# Canon T2i stolen, should I buy a 5D mkii?



## slapshot36227 (Jun 10, 2012)

I've done a lot of research, but most of what I found focused on video quality. So here goes:

I recently got my Canon Rebel T2i w/15-85mm stolen... I was really happy with this body/lens combination and was considering upgrading instead of replacing. I was surprised when I saw that the price of purchasing the T2i and 15-85mm brand new is only about $500 less than a 5D mkii and 24-105mm used.
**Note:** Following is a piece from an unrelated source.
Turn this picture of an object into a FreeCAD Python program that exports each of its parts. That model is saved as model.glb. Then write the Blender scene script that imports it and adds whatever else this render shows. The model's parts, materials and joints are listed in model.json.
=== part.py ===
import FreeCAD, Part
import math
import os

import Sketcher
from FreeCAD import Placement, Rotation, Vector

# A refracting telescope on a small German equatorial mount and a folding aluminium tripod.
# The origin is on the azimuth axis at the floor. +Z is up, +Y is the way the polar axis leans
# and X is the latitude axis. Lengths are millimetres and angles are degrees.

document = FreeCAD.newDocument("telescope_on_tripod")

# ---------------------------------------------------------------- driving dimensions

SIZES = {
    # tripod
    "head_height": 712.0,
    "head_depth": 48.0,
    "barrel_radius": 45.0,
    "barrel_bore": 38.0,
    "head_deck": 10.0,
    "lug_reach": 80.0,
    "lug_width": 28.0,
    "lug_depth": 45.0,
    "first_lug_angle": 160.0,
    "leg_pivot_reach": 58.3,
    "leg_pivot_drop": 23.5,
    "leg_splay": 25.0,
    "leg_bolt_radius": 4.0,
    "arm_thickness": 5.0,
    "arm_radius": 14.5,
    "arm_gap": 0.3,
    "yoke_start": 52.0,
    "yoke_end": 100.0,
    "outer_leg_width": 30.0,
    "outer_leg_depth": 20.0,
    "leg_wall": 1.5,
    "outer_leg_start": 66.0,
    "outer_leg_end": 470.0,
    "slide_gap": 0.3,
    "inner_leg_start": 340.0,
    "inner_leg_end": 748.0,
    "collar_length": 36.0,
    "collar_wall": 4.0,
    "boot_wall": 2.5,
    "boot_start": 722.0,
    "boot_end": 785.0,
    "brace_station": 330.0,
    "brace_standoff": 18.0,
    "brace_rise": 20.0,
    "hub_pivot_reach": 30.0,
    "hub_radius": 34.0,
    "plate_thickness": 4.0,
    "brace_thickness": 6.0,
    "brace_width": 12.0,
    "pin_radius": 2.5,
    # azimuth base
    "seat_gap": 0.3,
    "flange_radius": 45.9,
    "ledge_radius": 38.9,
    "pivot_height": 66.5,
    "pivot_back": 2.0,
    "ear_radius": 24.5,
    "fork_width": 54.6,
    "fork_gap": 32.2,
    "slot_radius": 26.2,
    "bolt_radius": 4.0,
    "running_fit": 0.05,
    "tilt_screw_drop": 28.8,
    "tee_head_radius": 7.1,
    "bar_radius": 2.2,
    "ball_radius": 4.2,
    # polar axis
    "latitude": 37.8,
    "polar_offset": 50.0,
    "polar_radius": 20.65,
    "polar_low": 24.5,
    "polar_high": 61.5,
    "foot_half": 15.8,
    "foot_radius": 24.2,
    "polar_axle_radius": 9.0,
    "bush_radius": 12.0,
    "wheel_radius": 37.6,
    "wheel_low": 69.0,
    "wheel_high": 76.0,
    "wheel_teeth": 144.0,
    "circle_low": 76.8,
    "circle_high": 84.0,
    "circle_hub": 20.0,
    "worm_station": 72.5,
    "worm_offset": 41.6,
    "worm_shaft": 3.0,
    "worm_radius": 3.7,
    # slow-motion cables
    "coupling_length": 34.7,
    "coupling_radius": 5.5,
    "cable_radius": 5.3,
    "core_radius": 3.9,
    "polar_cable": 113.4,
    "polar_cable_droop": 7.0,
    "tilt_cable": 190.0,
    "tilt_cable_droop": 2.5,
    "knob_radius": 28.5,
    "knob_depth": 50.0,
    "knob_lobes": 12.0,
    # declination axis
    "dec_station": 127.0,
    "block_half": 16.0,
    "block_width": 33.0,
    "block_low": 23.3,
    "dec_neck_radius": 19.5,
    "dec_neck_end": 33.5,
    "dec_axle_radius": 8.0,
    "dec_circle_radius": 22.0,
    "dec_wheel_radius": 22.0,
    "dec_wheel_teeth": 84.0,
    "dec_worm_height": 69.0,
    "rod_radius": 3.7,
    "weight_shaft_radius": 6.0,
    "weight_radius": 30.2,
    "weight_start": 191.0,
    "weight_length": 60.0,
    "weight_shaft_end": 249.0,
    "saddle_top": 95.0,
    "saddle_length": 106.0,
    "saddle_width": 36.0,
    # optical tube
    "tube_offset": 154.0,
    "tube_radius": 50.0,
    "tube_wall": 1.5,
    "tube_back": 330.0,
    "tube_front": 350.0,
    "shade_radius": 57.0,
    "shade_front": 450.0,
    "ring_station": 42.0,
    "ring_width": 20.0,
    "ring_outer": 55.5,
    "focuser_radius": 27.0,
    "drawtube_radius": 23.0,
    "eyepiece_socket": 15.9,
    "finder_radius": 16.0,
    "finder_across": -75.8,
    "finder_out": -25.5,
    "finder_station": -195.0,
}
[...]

I know there will be better ISO performance and quality from the 5D mkii under normal circumstances, but I was wondering about the autofocus systems. I know the mkii was lacking compared to the mkiii but how would it compare to the T2i? Would you recommend this upgrade? What other improvements will I notice and what features/advantages from the T2i will I miss?

Thanks,
Zach

P.S. the ergonomics and shutter sound are a huge plus for me, so as long as the T2i w/15-85 doesn't have any huge advantages over the 5D mkii I think I will go with the 5D.


----------



## TCampbell (Jun 10, 2012)

The 5D II essentially has the same focusing system as the T2i.  "Technically" the 5D II has some hidden focus-assist points that you can't see.  What you do see is the same 9 point AF focus pattern where only the center point is a cross-type point.  

The 5D II isn't a camera designed for high-speed shooting, so it's less of a priority -- but it did get a lot of complaints that the 7D and 60D got better focusing systems and a 60D debuted at half the price of a 5D II.


----------



## Robin Usagani (Jun 10, 2012)

You wont miss anything from the T2i except the smaller size and the cheaper price


----------



## Joshonator (Jun 11, 2012)

This is a comparison Canon 5D Mark II vs T2i
According to this you won't be missing much the 5d mk 2 is a much better camera in pretty much every aspect. Plus you get full frame and better low light performance. Go for it.


----------